In the picture below showes the ideal frequency response of a compensated op-amp, thaugh it is very basic but I have question about the closed loop gain error (ACL) calculation...
Basically the gain error and as also explained by the TEXAS Instrument handbook, can be calculated as :
Gain Error = [(ideal expected closed loop gain- actual closed loop gain)/ideal expected closed loop gain]*100%.
where actual closed loop gain= AOL/(1+Beta. Aol), and that 1+Beta.Aol represent the loop gain illustrated by the graph.
Also from the graph, it can be clearly seen that loop gain is the difference between the Aol and Acl, and the author abbreviated it L
From the Texas Instrument procedure, the loop gain is substituted for the value at zero or DC frequency, hence a loop gain of 40 dB give a gain error of 1% if the AOL is 80 dB and so on as shown in the table below:
My question is, the table above should only be true for the DC or near DC level signals because as the signal frequency increases the loop gain decreases and the gain error increases. Hence it is not enough to preserve the required loop gain for a certain gain error for the entire interesting range of frequency.

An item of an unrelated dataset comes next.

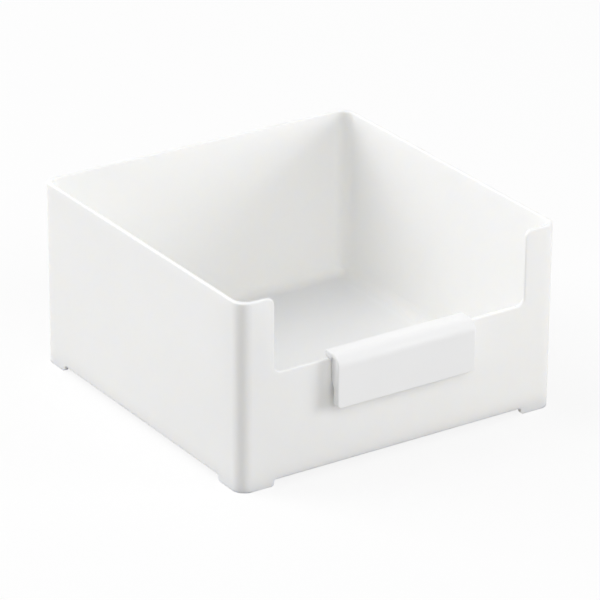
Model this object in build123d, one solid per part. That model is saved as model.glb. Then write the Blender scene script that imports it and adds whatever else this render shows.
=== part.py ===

Therefore the GBW of the amplifier will play the rule for insuring this loop gain.
Practically speaking and by considering the discussion above, suppose I have an input signal of 100 kHz and the required closed loop gain is 100 (40 dB) with gain error of 1%, what should be the Aol and the GBW of the op-amp ?
please solve it again if the accepted error is about 10 %
Thank you in advance for your help
Regards